◆ TASK TO COMPLETE
Find the line that contains "Write the three.js"; then retype it and each line after it, exactly, through the final line of the data below.
--- EXERCISE MATERIAL ---
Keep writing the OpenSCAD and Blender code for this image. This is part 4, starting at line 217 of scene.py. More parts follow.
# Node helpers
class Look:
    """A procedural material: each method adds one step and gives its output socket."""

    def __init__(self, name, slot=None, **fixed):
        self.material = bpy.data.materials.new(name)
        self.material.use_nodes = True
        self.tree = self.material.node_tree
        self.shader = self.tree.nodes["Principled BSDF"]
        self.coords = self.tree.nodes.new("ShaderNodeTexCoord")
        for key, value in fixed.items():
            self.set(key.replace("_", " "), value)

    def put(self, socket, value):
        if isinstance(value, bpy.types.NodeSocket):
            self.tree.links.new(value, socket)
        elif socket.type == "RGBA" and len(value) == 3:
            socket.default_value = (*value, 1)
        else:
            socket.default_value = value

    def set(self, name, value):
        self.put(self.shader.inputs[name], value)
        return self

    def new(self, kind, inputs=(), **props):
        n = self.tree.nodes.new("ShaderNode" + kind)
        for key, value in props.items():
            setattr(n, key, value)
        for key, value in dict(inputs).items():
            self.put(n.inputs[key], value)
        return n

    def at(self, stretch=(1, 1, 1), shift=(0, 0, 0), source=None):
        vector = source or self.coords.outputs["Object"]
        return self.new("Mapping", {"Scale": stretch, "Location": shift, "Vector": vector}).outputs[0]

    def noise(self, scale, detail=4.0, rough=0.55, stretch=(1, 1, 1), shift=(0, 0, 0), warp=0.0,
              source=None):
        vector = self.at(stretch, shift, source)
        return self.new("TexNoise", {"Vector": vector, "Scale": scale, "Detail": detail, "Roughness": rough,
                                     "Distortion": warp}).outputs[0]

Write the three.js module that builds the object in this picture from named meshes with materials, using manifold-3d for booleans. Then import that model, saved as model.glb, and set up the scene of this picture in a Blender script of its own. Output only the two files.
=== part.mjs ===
---
◆ RIGHT ANSWER
Write the three.js module that builds the object in this picture from named meshes with materials, using manifold-3d for booleans. Then import that model, saved as model.glb, and set up the scene of this picture in a Blender script of its own. Output only the two files.
=== part.mjs ===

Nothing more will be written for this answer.